These days it’s hard to forget that our environment is changing and unfortunately, this change is not for the better. Everywhere you look there are images of rampant deforestation of our rainforests, or sea turtles caught in plastic, trying to remind us the importance of recycling. While these images may be overused, they are effective; they make us think about what we are doing to our environment. However, people still fail to discuss some effects of climate change that people fail to discuss that deserve the same amount of attention as these more common issues.
While the effects of climate change have already become apparent to the majority of people in the world, there are still some who do not believe this devastating phenomenon exists. However, even these non-believers cannot dispute the fact that our temperatures are rising and our polar ice caps are melting. There are multiple troubling effects that stem from global climate change, and it is this continued melting of our ice caps and subsequent rise in sea level that causes the most issues.
Although there are many consequences that stem from the melting of our polar ice caps other than the rise in our sea level, this unfortunately seems to be the only effect people are concerned with. However, it is clear that this is not the only result that should raise interest. In fact, the melting of this ice can cause other drastic changes in the ocean’s ecosystem, as well as to our own economy.

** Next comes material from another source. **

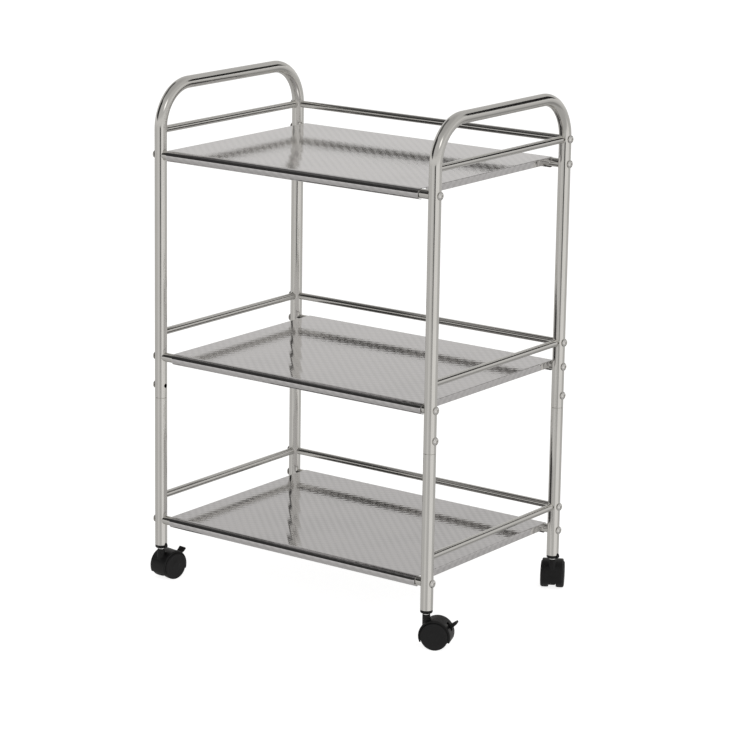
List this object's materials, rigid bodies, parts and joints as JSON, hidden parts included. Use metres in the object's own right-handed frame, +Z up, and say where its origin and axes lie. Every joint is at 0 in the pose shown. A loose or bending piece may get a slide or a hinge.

This past week, delegations from 10 nations met to discuss some of these effects, particularly with regards to the Arctic Ocean. As one of the world’s five oceans, the Arctic Ocean has been one of the least sought after bodies of water up until this point. The melting of large portions of ice in the Arctic ocean are changing this. As the disappearance of this ice is leading to a much wider range of accessibility in the area, countries will soon be racing to increase fishing supplies that were not previously available. However, previous situations similar to this one have proven that a sudden increase in a previously unfished area can lead to overfishing and a large economic failure: two issues that these delegations are hoping to prevent.
The last time an event of this sort occurred was in the 1980s regarding the Bering Sea, where many countries had almost 100 ships fishing for Pollock in previously undesignated territory. While the fishing was not illegal as it occurred in international waters, it did not follow any sort of regulation, thus leading to millions of tons of Pollock to be fished annually. Unfortunately, by the time a treaty was developed to regulate this fishing, the Pollock stock had collapsed and remains damaged to this day.
While it seems that irreparable damage was done to this fishing ground in the 1980s, the countries who met regarding future fishing in the Arctic Ocean are effectively preventing history from repeating itself. According to a press release from Arcticjournal.com, the countries that met recently have “reaffirmed their commitment to prevent unregulated high seas fishing in the central Arctic Ocean as well as a commitment to promote the conservation and sustainable use of living marine resources and to safeguard healthy marine ecosystems in the central Arctic Ocean." While many environmental conservation efforts are currently being overlooked in the United States, it is encouraging that these delegations have unanimously agreed to keep the health of these ecosystems as a top priority when delegating these waters.
While no formal decisions have been made in regard to actual numbers and land distribution in this Arctic territory, the early development of this project is a step in the right direction. Not only does this treaty provide hope from an environmental standpoint, but it also shows global unity between countries like China, Russia and the United States, and proves that we can work peacefully together to reach a common goal. This overall goal shows that it is possible for us to anticipate and solve problems, learn from our mistakes and grow as not only a nation, but as a global community.